- _RECORDED DATA_:
## Start

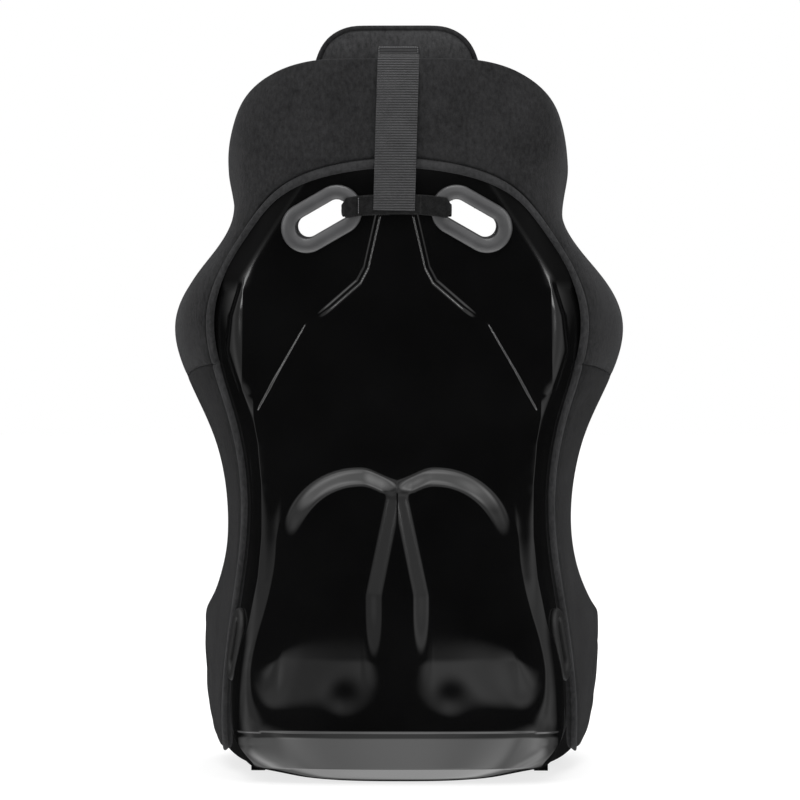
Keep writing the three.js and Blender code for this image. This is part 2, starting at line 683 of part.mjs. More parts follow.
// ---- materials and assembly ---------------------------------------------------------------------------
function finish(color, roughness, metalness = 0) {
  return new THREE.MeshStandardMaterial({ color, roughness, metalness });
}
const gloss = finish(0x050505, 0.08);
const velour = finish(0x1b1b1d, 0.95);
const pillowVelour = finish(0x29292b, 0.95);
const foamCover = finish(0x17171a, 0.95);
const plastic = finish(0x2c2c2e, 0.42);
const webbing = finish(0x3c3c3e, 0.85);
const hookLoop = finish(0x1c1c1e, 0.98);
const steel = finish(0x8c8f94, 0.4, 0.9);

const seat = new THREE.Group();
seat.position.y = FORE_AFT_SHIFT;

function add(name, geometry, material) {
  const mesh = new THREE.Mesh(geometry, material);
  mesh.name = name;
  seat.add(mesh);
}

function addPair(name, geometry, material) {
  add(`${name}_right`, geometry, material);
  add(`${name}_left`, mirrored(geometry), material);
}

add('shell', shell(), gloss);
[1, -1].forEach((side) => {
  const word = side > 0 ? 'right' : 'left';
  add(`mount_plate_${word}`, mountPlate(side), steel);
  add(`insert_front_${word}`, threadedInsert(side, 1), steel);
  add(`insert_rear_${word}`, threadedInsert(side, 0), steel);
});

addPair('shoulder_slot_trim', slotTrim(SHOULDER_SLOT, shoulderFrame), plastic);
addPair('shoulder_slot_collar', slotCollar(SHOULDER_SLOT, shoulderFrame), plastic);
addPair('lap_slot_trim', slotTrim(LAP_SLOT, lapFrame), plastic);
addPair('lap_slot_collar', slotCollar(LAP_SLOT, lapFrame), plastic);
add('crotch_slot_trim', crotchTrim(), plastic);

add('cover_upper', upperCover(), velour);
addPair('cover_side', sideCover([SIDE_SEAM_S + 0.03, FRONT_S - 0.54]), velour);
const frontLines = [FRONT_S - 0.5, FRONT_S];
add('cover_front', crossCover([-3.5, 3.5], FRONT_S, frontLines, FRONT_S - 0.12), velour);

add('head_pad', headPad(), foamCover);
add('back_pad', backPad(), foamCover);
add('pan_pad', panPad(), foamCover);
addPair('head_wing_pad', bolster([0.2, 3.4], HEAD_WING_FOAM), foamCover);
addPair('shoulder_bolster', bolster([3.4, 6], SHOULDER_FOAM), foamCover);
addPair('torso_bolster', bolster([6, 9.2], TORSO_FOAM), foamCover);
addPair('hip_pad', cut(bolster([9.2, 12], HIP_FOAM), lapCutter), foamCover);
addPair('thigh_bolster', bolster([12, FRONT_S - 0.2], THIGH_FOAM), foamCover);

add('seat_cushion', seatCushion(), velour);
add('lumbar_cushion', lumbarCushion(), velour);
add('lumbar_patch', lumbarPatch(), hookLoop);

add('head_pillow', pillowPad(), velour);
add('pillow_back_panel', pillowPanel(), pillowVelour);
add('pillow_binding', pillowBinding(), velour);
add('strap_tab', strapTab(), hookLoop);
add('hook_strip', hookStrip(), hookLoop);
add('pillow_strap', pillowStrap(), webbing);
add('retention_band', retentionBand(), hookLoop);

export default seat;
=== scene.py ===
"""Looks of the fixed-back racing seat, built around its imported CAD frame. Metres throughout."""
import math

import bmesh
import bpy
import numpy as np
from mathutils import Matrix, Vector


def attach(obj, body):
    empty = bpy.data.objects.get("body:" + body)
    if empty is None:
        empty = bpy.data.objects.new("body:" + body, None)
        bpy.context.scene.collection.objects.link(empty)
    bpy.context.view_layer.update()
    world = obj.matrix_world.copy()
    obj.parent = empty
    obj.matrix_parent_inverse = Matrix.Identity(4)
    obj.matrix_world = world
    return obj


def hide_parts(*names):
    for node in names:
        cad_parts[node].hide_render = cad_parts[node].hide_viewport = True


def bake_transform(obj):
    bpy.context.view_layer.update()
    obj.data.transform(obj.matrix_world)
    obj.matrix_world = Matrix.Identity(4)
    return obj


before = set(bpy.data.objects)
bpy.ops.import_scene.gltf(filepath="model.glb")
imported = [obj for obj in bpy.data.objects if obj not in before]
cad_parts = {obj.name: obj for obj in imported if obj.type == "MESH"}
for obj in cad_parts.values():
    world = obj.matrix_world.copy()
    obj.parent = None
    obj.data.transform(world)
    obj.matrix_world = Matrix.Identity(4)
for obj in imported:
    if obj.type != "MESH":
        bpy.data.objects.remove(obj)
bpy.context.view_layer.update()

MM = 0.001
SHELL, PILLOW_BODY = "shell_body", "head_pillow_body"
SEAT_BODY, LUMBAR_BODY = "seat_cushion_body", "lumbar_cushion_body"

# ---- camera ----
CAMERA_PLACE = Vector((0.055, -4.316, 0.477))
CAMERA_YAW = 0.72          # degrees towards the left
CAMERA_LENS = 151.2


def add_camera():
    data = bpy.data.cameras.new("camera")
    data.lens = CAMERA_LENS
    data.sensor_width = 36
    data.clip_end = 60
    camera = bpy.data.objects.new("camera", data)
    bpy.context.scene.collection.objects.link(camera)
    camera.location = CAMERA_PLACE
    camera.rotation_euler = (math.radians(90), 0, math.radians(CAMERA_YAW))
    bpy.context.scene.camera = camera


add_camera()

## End

- _EXERCISE OBJECTIVE_: Repeat the whole listing exactly, keeping every line intact.

- _RESULT_:
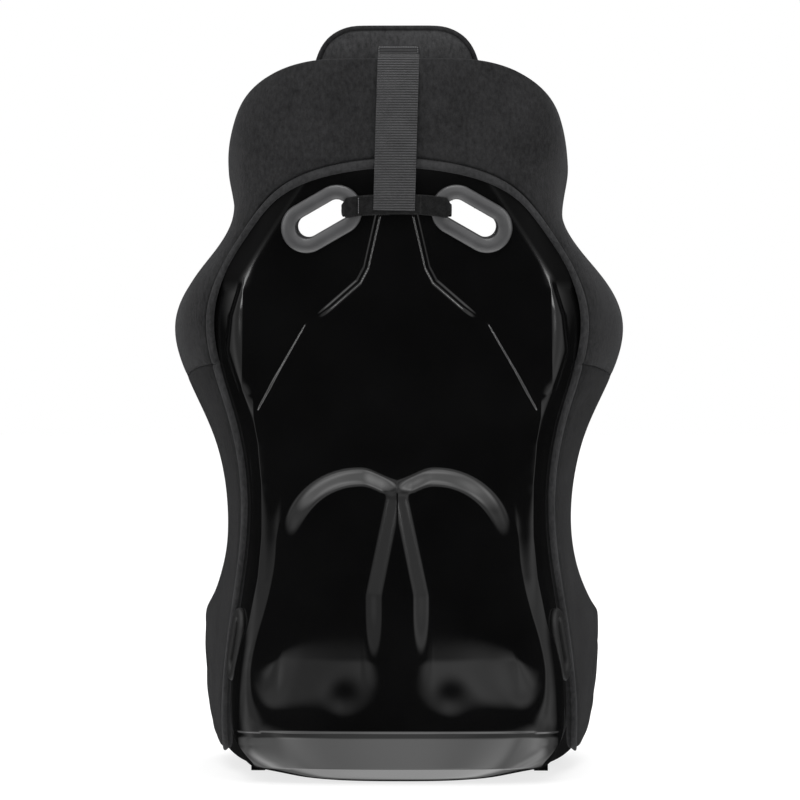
Keep writing the three.js and Blender code for this image. This is part 2, starting at line 683 of part.mjs. More parts follow.
// ---- materials and assembly ---------------------------------------------------------------------------
function finish(color, roughness, metalness = 0) {
  return new THREE.MeshStandardMaterial({ color, roughness, metalness });
}
const gloss = finish(0x050505, 0.08);
const velour = finish(0x1b1b1d, 0.95);
const pillowVelour = finish(0x29292b, 0.95);
const foamCover = finish(0x17171a, 0.95);
const plastic = finish(0x2c2c2e, 0.42);
const webbing = finish(0x3c3c3e, 0.85);
const hookLoop = finish(0x1c1c1e, 0.98);
const steel = finish(0x8c8f94, 0.4, 0.9);

const seat = new THREE.Group();
seat.position.y = FORE_AFT_SHIFT;

function add(name, geometry, material) {
  const mesh = new THREE.Mesh(geometry, material);
  mesh.name = name;
  seat.add(mesh);
}

function addPair(name, geometry, material) {
  add(`${name}_right`, geometry, material);
  add(`${name}_left`, mirrored(geometry), material);
}

add('shell', shell(), gloss);
[1, -1].forEach((side) => {
  const word = side > 0 ? 'right' : 'left';
  add(`mount_plate_${word}`, mountPlate(side), steel);
  add(`insert_front_${word}`, threadedInsert(side, 1), steel);
  add(`insert_rear_${word}`, threadedInsert(side, 0), steel);
});

addPair('shoulder_slot_trim', slotTrim(SHOULDER_SLOT, shoulderFrame), plastic);
addPair('shoulder_slot_collar', slotCollar(SHOULDER_SLOT, shoulderFrame), plastic);
addPair('lap_slot_trim', slotTrim(LAP_SLOT, lapFrame), plastic);
addPair('lap_slot_collar', slotCollar(LAP_SLOT, lapFrame), plastic);
add('crotch_slot_trim', crotchTrim(), plastic);

add('cover_upper', upperCover(), velour);
addPair('cover_side', sideCover([SIDE_SEAM_S + 0.03, FRONT_S - 0.54]), velour);
const frontLines = [FRONT_S - 0.5, FRONT_S];
add('cover_front', crossCover([-3.5, 3.5], FRONT_S, frontLines, FRONT_S - 0.12), velour);

add('head_pad', headPad(), foamCover);
add('back_pad', backPad(), foamCover);
add('pan_pad', panPad(), foamCover);
addPair('head_wing_pad', bolster([0.2, 3.4], HEAD_WING_FOAM), foamCover);
addPair('shoulder_bolster', bolster([3.4, 6], SHOULDER_FOAM), foamCover);
addPair('torso_bolster', bolster([6, 9.2], TORSO_FOAM), foamCover);
addPair('hip_pad', cut(bolster([9.2, 12], HIP_FOAM), lapCutter), foamCover);
addPair('thigh_bolster', bolster([12, FRONT_S - 0.2], THIGH_FOAM), foamCover);

add('seat_cushion', seatCushion(), velour);
add('lumbar_cushion', lumbarCushion(), velour);
add('lumbar_patch', lumbarPatch(), hookLoop);

add('head_pillow', pillowPad(), velour);
add('pillow_back_panel', pillowPanel(), pillowVelour);
add('pillow_binding', pillowBinding(), velour);
add('strap_tab', strapTab(), hookLoop);
add('hook_strip', hookStrip(), hookLoop);
add('pillow_strap', pillowStrap(), webbing);
add('retention_band', retentionBand(), hookLoop);

export default seat;
=== scene.py ===
"""Looks of the fixed-back racing seat, built around its imported CAD frame. Metres throughout."""
import math

import bmesh
import bpy
import numpy as np
from mathutils import Matrix, Vector


def attach(obj, body):
    empty = bpy.data.objects.get("body:" + body)
    if empty is None:
        empty = bpy.data.objects.new("body:" + body, None)
        bpy.context.scene.collection.objects.link(empty)
    bpy.context.view_layer.update()
    world = obj.matrix_world.copy()
    obj.parent = empty
    obj.matrix_parent_inverse = Matrix.Identity(4)
    obj.matrix_world = world
    return obj


def hide_parts(*names):
    for node in names:
        cad_parts[node].hide_render = cad_parts[node].hide_viewport = True


def bake_transform(obj):
    bpy.context.view_layer.update()
    obj.data.transform(obj.matrix_world)
    obj.matrix_world = Matrix.Identity(4)
    return obj


before = set(bpy.data.objects)
bpy.ops.import_scene.gltf(filepath="model.glb")
imported = [obj for obj in bpy.data.objects if obj not in before]
cad_parts = {obj.name: obj for obj in imported if obj.type == "MESH"}
for obj in cad_parts.values():
    world = obj.matrix_world.copy()
    obj.parent = None
    obj.data.transform(world)
    obj.matrix_world = Matrix.Identity(4)
for obj in imported:
    if obj.type != "MESH":
        bpy.data.objects.remove(obj)
bpy.context.view_layer.update()

MM = 0.001
SHELL, PILLOW_BODY = "shell_body", "head_pillow_body"
SEAT_BODY, LUMBAR_BODY = "seat_cushion_body", "lumbar_cushion_body"

# ---- camera ----
CAMERA_PLACE = Vector((0.055, -4.316, 0.477))
CAMERA_YAW = 0.72          # degrees towards the left
CAMERA_LENS = 151.2


def add_camera():
    data = bpy.data.cameras.new("camera")
    data.lens = CAMERA_LENS
    data.sensor_width = 36
    data.clip_end = 60
    camera = bpy.data.objects.new("camera", data)
    bpy.context.scene.collection.objects.link(camera)
    camera.location = CAMERA_PLACE
    camera.rotation_euler = (math.radians(90), 0, math.radians(CAMERA_YAW))
    bpy.context.scene.camera = camera


add_camera()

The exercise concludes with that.